Starting in May, June or July—basically, whenever the city is done with plumbing work out on the street in front of the venue and gives Tapia the go-ahead on his plans—Tapia and his co-owners will be embarking on a two-month overhaul of the storied space. The bar will be ripped out of the center. The stage will be ripped out of the corner. And the booths will be ripped out of the wall. In the booths' place, a new bar will be erected, and across the room, a new stage will be built in the middle of that far wall. Whereas Dada's current space is unusually intricate, thanks to the awkward placement of the bar, the updated layout (which, with it, includes plans for new bathrooms, a new sound booth and a new sound and lighting system) will be a much more open space.

But given Deep Ellum's reverence for its musical past, it seems, oh, a little drastic, no? Dada seems to have been doing pretty well recently, right?

It has been, Tapia confirms. So, uh, isn't there some saying about not fixing things that aren't broken? I'm pretty sure there is...

"Well," Tapia says, this time with a more serious look in his eyes, "in my opinion, it is broken. We have a good space, but a lot of it is consumed by a huge, U-shaped bar in the middle of the room. In my opinion, the one side of the bar doesn't get the exposure that the other gets.

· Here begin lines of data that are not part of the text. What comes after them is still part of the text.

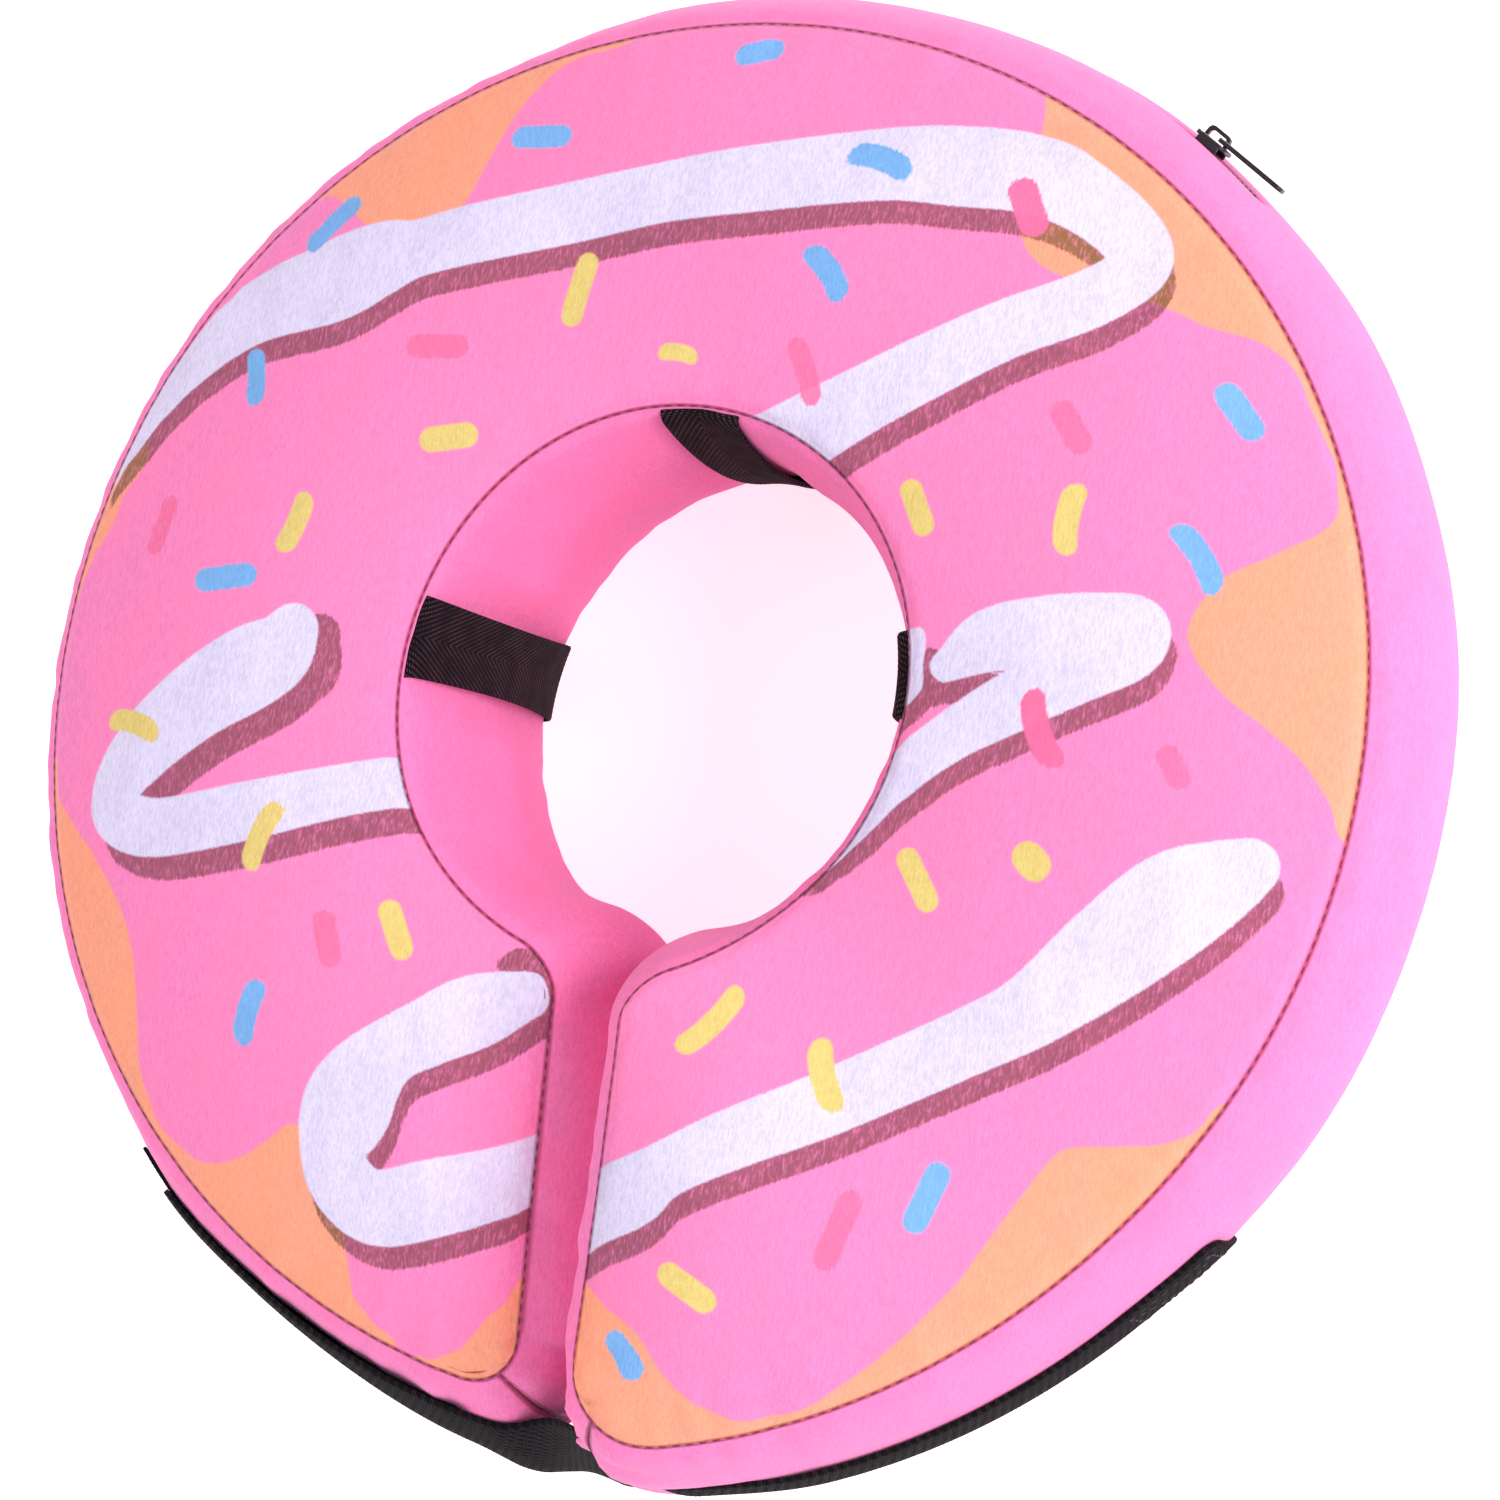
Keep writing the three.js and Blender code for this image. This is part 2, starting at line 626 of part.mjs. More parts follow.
function zipPull() {
  const armInner = bridgeWidth / 2 + sliderClearance;
  const armOuter = armInner + pullArmWidth;
  const z0 = -pullThickness / 2;
  const z1 = pullThickness / 2;
  const pin = new THREE.CylinderGeometry(pullPin / 2, pullPin / 2, 2 * armOuter, pinFacets);
  const armLength = pullEye + armOverlap;
  const arm = (y) =>
    new THREE.BoxGeometry(armLength, pullArmWidth, pullThickness).translate(armLength / 2, y, 0);
  const eyeCorner = new THREE.CylinderGeometry(pullPin / 2, pullPin / 2, pullArmWidth, pinFacets);
  const blade = roundedRectangle(pullEye, pullLength, pullWidth / 2, pullCorner);
  const slot = new THREE.Path();
  const slotEnd = pullLength - pullSlotMargin - pullSlotWidth / 2;
  const slotStart = slotEnd - pullSlotLength + pullSlotWidth;
  slot.absarc(slotEnd, 0, pullSlotWidth / 2, -Math.PI / 2, Math.PI / 2);
  slot.absarc(slotStart, 0, pullSlotWidth / 2, Math.PI / 2, 1.5 * Math.PI);
  blade.holes.push(slot);
  const armMiddle = (armInner + armOuter) / 2;
  return joined(
    pin,
    eyeCorner.clone().translate(0, armMiddle, 0),
    eyeCorner.clone().translate(0, -armMiddle, 0),
    arm(armMiddle),
    arm(-armMiddle),
    extrudedUp(blade, z0, z1),
  );
}

// Places a group on the zip's middle line, its x towards the slit's right and its z outward.
function onZip(angle) {
  const group = new THREE.Group();
  const out = toward(angle);
  const x = new THREE.Vector3(out.y, -out.x, 0);
  const z = new THREE.Vector3(out.x, out.y, 0);
  group.quaternion.setFromRotationMatrix(new THREE.Matrix4().makeBasis(x, z.clone().cross(x), z));
  group.position.copy(overBand(angle, zipRise, 0));
  return group;
}

// Assembly

const finishes = {
  plush: { color: plushPink, roughness: 0.95, metalness: 0 },
  webbing: { color: blackWebbing, roughness: 0.8, metalness: 0 },
  hookLoop: { color: blackWebbing, roughness: 0.9, metalness: 0 },
  metal: { color: 0x222226, roughness: 0.3, metalness: 0.9 },
};

function piece(name, geometry, finish) {
  const mesh = new THREE.Mesh(geometry, new THREE.MeshStandardMaterial(finishes[finish]));
  mesh.name = name;
  return mesh;
}

function zipHardware() {
  const group = onZip(sliderAngle);
  group.add(piece("zip_slider", zipSlider(), "metal"));
  const pull = piece("zip_pull", zipPull(), "metal");
  pull.position.set(pullPinOffset, 0, pinHeight);
  group.add(pull);
  return group;
}

const ring = new THREE.Group();
ring.add(
  piece("front_panel", facePanel(true), "plush"),
  piece("back_panel", facePanel(false), "plush"),
  piece("outer_band", outerBand(), "plush"),
  piece("inner_band", innerBand(), "plush"),
  piece("closure_strap", closureStrap(), "hookLoop"),
  piece("loop_patch", loopPatch(), "hookLoop"),
  ...Object.entries(loopAngles).map(([name, angle]) => piece(name, collarLoop(angle), "webbing")),
  piece("zip_tape", zipTape(), "webbing"),
  piece("zip_coil", zipCoil(), "webbing"),
  zipHardware(),
);

// The part's origin is under the middle of its outline, on the surface that it lies on.
const collar = new THREE.Group();
collar.add(ring);
collar.updateMatrixWorld(true);
const extent = new THREE.Box3().setFromObject(ring, true);
ring.position.set(-(extent.min.x + extent.max.x) / 2, -(extent.min.y + extent.max.y) / 2, -extent.min.z);

export default collar;
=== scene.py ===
import json
import math

import bpy
import numpy as np
from mathutils import Matrix, Vector


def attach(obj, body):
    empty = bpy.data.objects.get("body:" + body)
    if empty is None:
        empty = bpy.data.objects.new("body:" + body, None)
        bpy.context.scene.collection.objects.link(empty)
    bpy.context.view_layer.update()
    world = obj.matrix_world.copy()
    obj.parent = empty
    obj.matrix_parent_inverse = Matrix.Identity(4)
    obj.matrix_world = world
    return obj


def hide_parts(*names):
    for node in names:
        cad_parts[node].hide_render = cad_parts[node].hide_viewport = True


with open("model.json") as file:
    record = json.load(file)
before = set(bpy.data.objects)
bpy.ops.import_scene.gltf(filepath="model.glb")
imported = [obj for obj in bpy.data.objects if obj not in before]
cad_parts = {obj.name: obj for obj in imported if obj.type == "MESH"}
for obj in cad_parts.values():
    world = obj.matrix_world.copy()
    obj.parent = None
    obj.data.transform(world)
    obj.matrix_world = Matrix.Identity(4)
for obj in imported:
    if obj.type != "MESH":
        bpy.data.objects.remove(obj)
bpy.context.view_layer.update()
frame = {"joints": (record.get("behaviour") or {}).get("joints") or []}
print("frame loaded")

# Everything is worked out in millimetres and degrees. Angles start at the slit, which is towards -Y, and
# grow towards +X. A share runs once round the ring, from the right side of the slit to its left side.
mm = 0.001

camera = {
    "lens": 153.98,
    "distance": 1538.1,
    "azimuth": 81.22,
    "elevation": 70.29,
    "roll": -71.33,
    "target": (4.98, -4.56, 50.75),
}

ring = {
    "outerRadius": 165, "outerOval": 3.5, "outerOvalAngle": 149,
    "neckRadius": 63.5, "neckOval": 2.7, "neckOvalAngle": 162,
    "neckCentre": (-5.3, 3.6),
    "outerHalfHeight": 33.5, "neckHalfHeight": 49,
    "outerBulge": 11, "neckBulge": 8.5,
    "farSlack": (2.6, -168, 18, -34, 30),   # the five values of stretch
    "crown": 10, "crownRun": 35, "restFlat": 2,
    "slitHalf": 12.5, "slitLeftOuterHalf": 9.5,
    "endBulge": 14, "endSwellRun": 34, "endsApart": 0.7,
    "leftCorner": 14, "rightCorner": 22, "neckCorner": 10,
    "endRun": 60, "rightFrontLift": 17, "rightBackLift": 8, "rightSpread": 8.4, "leftFrontDrop": 7.8,
    "endLength": 101,
}

cloth = {
    "wall": 1.7,
    "seamSink": 1.5,        # how deep a seam draws the plush in
    "seamSpread": 2.8,
    "tuck": 2.6,            # the seam allowance turned inside
    "lean": 8.5,            # how far the left end leans over the slit's middle near the front
    "cornerLean": 3.2,      # more of it at the outer corner
    "overhang": 14,
    "pucker": 0.42,
    "puckerRun": 8,
    "cornerPucker": 1.9,
    "cornerReach": 24,
    "cornerFade": 18,       # the corner's puckers die out this near to it
    "wave": 0.45,           # slow unevenness of the whole skin
    "rows": 500,
    "faceColumns": 72,
    "backColumns": 30,
    "outerColumns": 40,
    "innerColumns": 52,
}

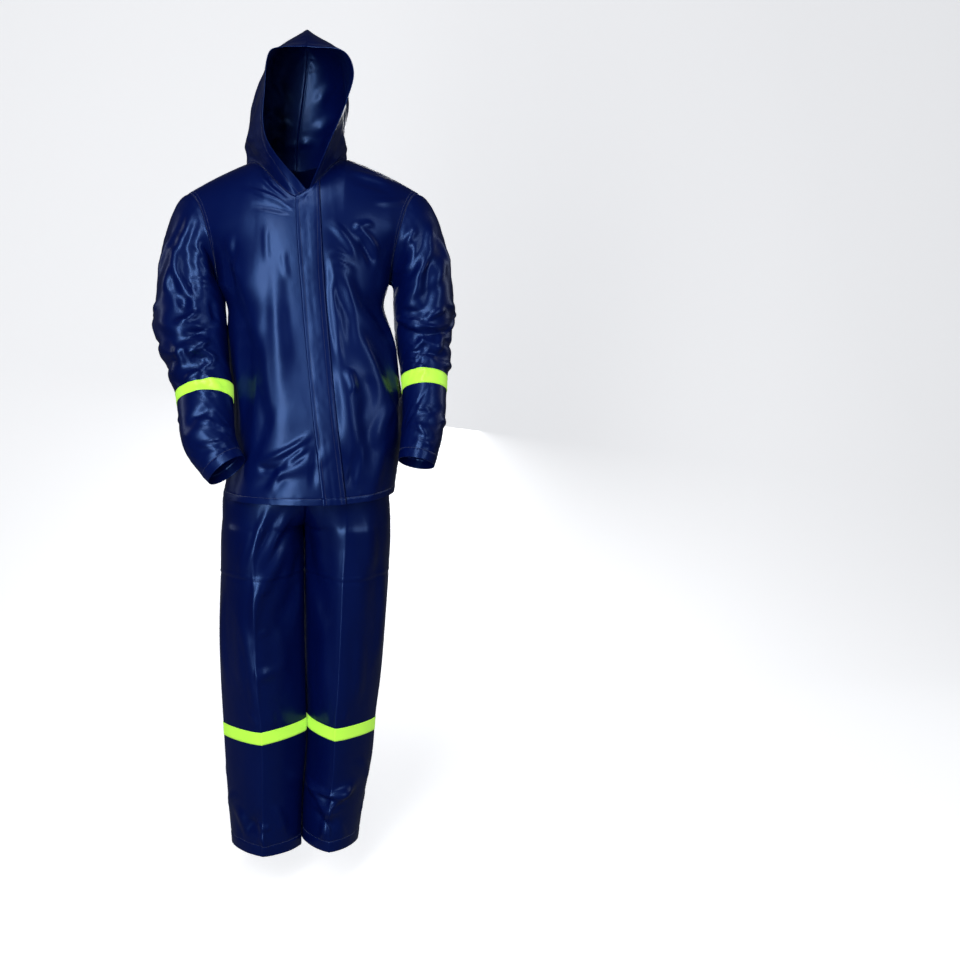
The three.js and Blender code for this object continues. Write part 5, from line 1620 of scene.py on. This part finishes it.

"Right now, the state of the room is the best it can be, as it stands. [But] in the state that Club Dada is now, I honestly believe that we're not going to move any further."

Now brace yourself, because here's where it gets a little scary.

"Once the remodel is done," Tapia says, "it's going to be a nice enough venue to approach corporate America. I can't sell this room in the state that it's in to corporate companies."

Wait. Huh?

Here's Tapia's pretty lofty plan: By day, the new Club Dada hopes to play host to company retreats and meetings; by night, it hopes to become a better music venue than the one it is right now. A change of pace for a neighborhood that has, historically, prided itself on a pretty DIY mindset? Absolutely.

But Tapia, again, says the updates are necessary.

"Some people have different visions than others," he says, acknowledging the obvious concerns. "But once this room is done, it's going to be more enticing for local bands, and better local bands." And for other local booking agencies too, he adds: "It'll be more conducive to them, for sure."

It all sounds pretty great. But it's tough not to be a little skeptical.

For now, we'll have to take Tapia's word that the space won't become a sterile, corporate kowtower, and that Dada, post-facelift, will retain its charm.

"It's gonna be nice," Tapia promises. "But it's gonna have a fucking edge to it. Anybody that's skeptical, once they walk in the room, all that's going to be gone."

And with Tapia saying that the already-finished Listening Room will remain open as construction begins in the main room, we'll be able to keep an ear open for progress—maybe sometimes literally.

We'll see how it works out. But one thing is for sure: All those Deep Ellum changes we've been chatting about for years now? They're here. And we're going to have to get used to them.